The young white pastor friend to whom I referred at the outset of this piece shared with me that his spiritual director is an African American woman. I couldn’t believe it when he told me. Not that this is scandalous, but because it would often be viewed as scandalous to many white male leaders, I believe. I was so impressed, and hope that other white male pastors—and white theologians like myself—will avail ourselves of similar opportunities. My young pastor friend informed me that he recently told his spiritual director how isolated and weak he feels in ministry. He was wondering if God was no longer working in and through him. His spiritual director responded by saying something to the effect of “Don’t pull back. You are truly experiencing the fruit of the Spirit in your ministry.” And again, “Now you know how I feel every day as an African American woman.”
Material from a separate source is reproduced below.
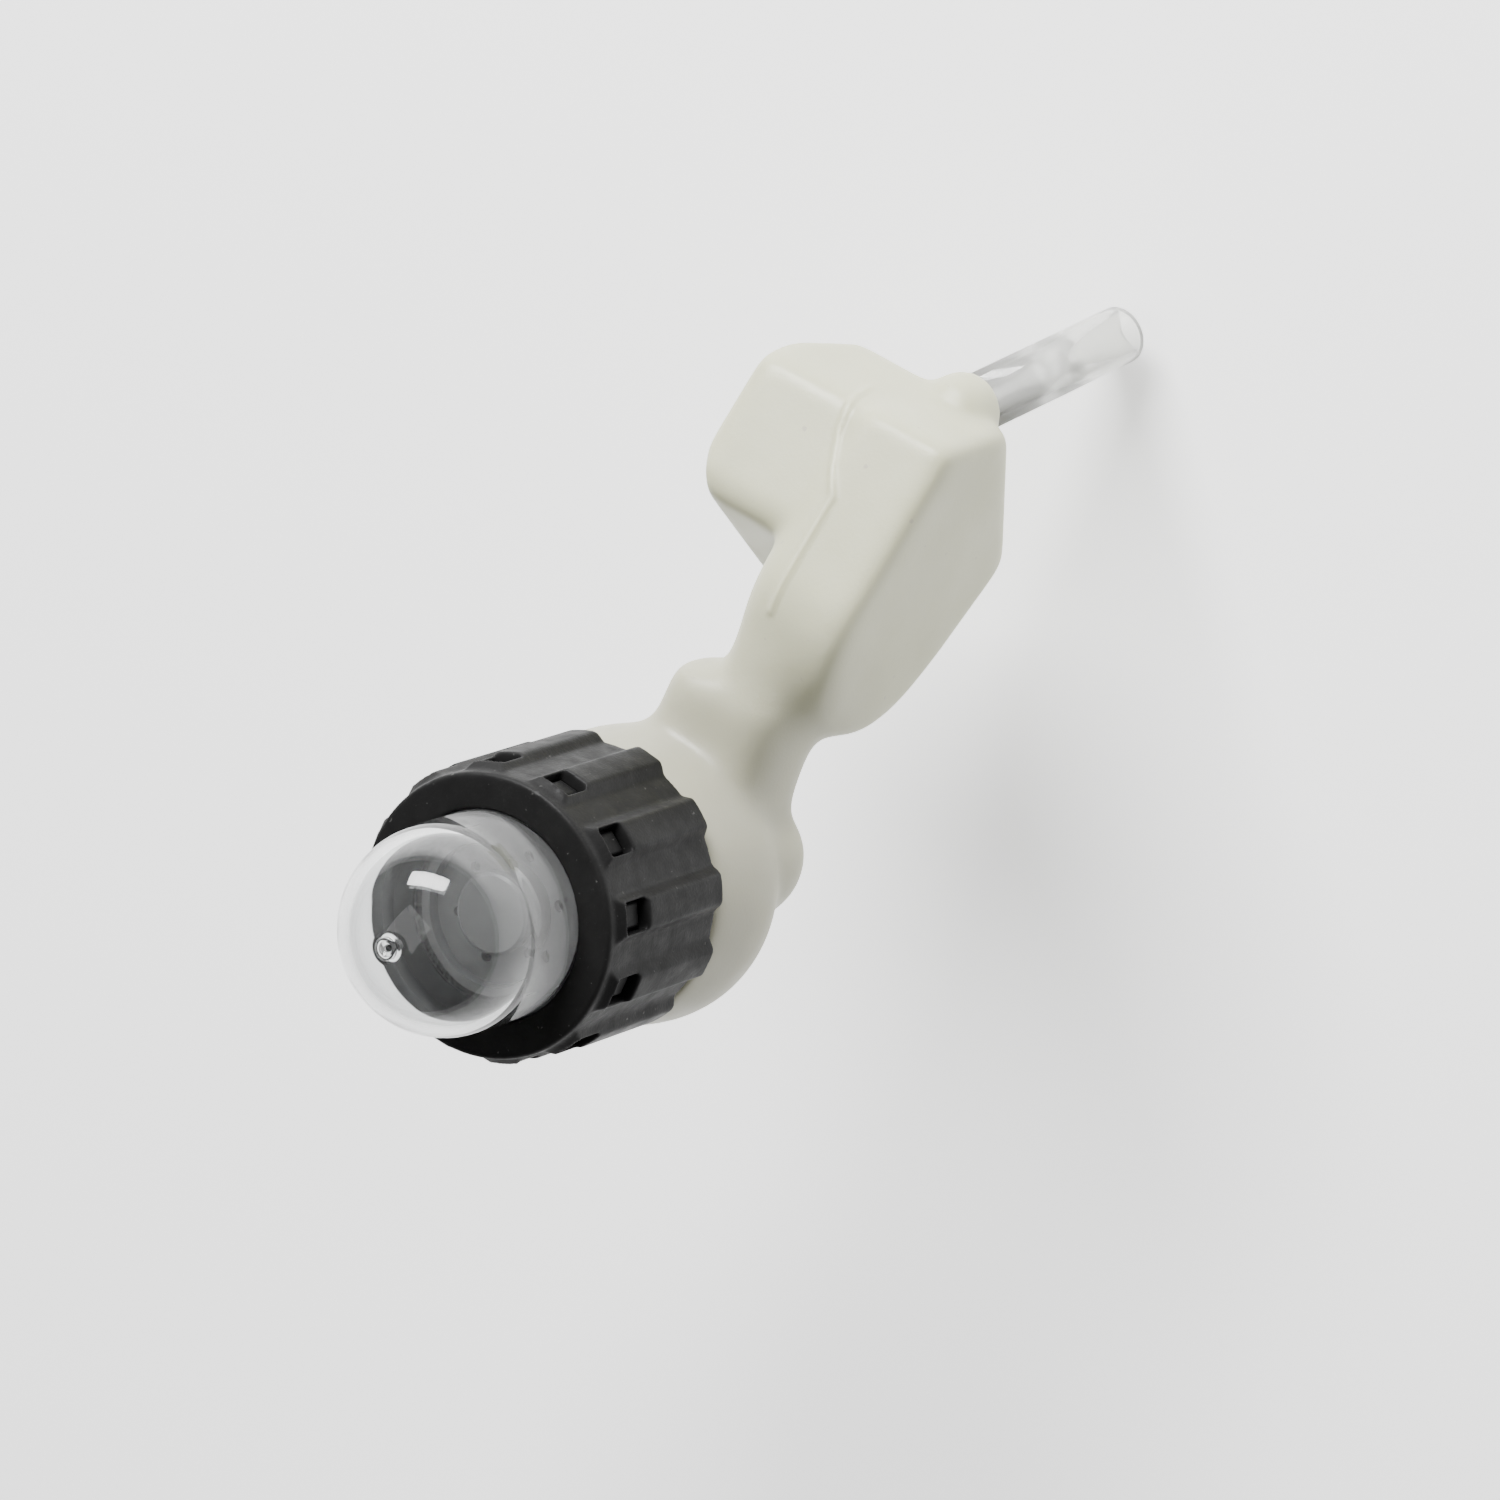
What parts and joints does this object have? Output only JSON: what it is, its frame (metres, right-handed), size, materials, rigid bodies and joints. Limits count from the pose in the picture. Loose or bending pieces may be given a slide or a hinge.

Now my young pastor friend is really beginning to connect with his congregation, bearing much fruit. Instead of modeling professional distance, my friend models pastoral intimacy with his ministry team at the church. His ministry team made up of people of diverse ethnicities encourages him to keep pressing on and into Christ’s vulnerable love with them.
I hold out great hope for this young pastor in the inner city of Chicago in terms of breaking down ethnic barriers. Instead of approaching people of other ethnicities from a position of presumed strength, he is approaching them from an authentic form of weakness. He senses his relational need for them, thereby moving beyond charity toward the poor and condescension toward non-whites. He is pressing into community where the Spirit’s charitable fruit breaks down divisions. The poor is no longer them. The poor is me. The poor is each one of us. You are no longer “the other.” I am in you and you are in me.